No questi parcheggi non sono democratici


Parcheggio, parcheggio delle mie brame qual è il più bello del reame?  Difficile a dirsi. L’importante è che sia utile e funzionale. E invece accade che molti parcheggi siano più un problema che una soluzione. Nnamo bbène. Quelli all’aperto con strisce blu sono di vario tipo e di differente comodità.





Nessuno mi ha ancora spiegato come mai ci sono parcheggi gratuiti e abbondanti attorno ad un cinema multisala o ad un ipermercato mentre attorno ad un ospedale i parcheggi anche se apparentemente estesi sono sempre insufficienti per la domanda. E scomodi.





Aiutiamo a parcheggiare chi va a divertirsi o a spendere per comprare l’ultimo aggeggio elettronico mentre mettiamo ostacoli e diamo ansia a chi deve andare a fare una visita, chi deve andare a fare un esame diagnostico, a chi deve correre per una urgenza sanitaria. Il nostro sistema di parcheggi aiuta la ridondanza, il divertimento e in consumismo, non aiuta il bisogno, non allevia la sofferenza. Un bel sistema.

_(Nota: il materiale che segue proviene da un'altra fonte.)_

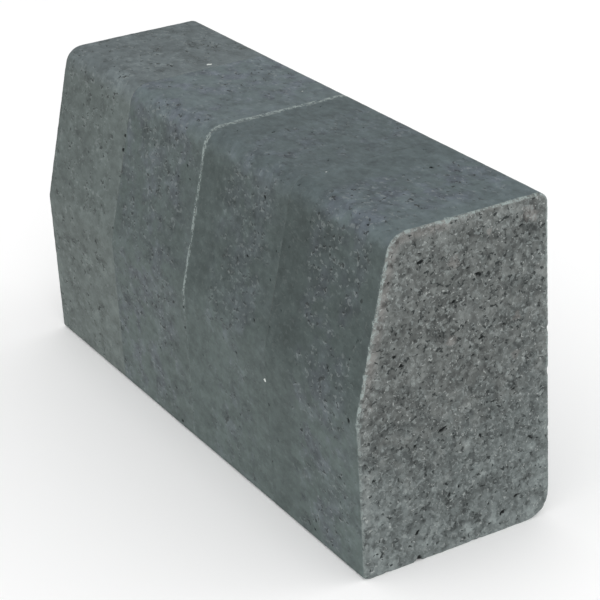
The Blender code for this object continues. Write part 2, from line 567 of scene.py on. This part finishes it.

Attorno a certi ospedali molto spesso non trovi un posto che è uno nelle ore di massima concentrazione delle attività sanitarie, a Mantova come a Firenze, a Verona come a Genova. Salvo che paghi, a volte salato. Al “Bellaria” di Bologna ci sono le sbarre a telecamera con lettura della targa e ovviamente non si scappa. Non si paga molto, tariffa ragionevole, e trovi quasi sempre un posto.





Poi ci sono i parcheggi coperti costruiti negli ultimi decenni secondo le esigenze che nel tempo sono cambiate. I parcheggi multipiano con le rampe degli anni Settanta Ottanta mostrano tutta la loro età. Curve da tornante del Pordoi, fasce strette, segnaletica approssimativa. Con la tecnologia avanzata che abbiamo nel 2020 non si capisce come mai  molti parcheggi multipiano, anche in concessione, non abbiano ancora la segnalazione istantanea dei posti liberi, l’avviso istantaneo di posti esauriti, il telepass generalizzato.





Dai, davvero: come si fa nel 2020 a vantare come un accessorio da top vip il telepass? Il telepass dovrebbe essere uno strumento comune, scontato, nemmeno da pubblicizzare. Come l’aria che respiriamo.  Ah già non è un bell’esempio.  Anche l’aria che respiriamo non è scontata, anzi è viziata.  Eccome se è viziata. E’ talmente viziata che in molte parti è pure avvelenata. 





Parcheggio, parcheggio delle mie brame quanto ancora devi fare per diventare il più bel parcheggio del reame? Nella celebrata e mitteleuropeissima Merano il parcheggio sotterraneo del Teatro mi indicava posti disponibili: accedo con fiducia teutonica, prendo il biglietto, comincio a girare e scopro nel giro di due tour  che non c’è un posto libero. Non è bello. Problema tecnologico o errore umano? Perché mi fai entrare in un parcheggio se non c’è il posto che mi hai promesso?  Mah, vai a capire.





Esperienze solitamente positive invece nel lungo parcheggio fiorentino di Porta Romana, disteso sotto le mura: ti consente un “accesso laterale” diffuso  al centro storico di Firenze e ti fa pure camminare il giusto.  Sembra quasi studiato.





L’altra sera all’ingresso di un parcheggio di Bologna, che avevo scelto perché ci puoi andare col telepass,  leggo il cartello: il telepass non funziona.  Vabbeh, ce ne faremo una ragione. Prendo il ticket e vado alla riunione in centro. Torno e vado a pagare. Una cassa automatica è libera, nell’altra c’è una mini coda. Per forza quella libera risputa il biglietto senza dar modo di pagare. Allora ovviamente faccio la coda in quella che funziona.  





Finalmente pago e vado a prendere l’auto. Tornanti da Raticosa,  arrivo ad una delle due sbarre di uscita tento di inserire il ticket ma la fessura non accetta. La fessura fa zzzz. Ritento, non accetta. Allora retromarcia, con ineluttabile rischio connesso, e imbocco l’altra uscita a sbarra, stavolta la fessura gialla accetta il ticket. Mi sento liberato. Il tutto alla modica cifra di 7 euro e 20 per dure ore, e rotti,  di sosta. Mica male come servizio. Chi controlla il servizio parcheggi?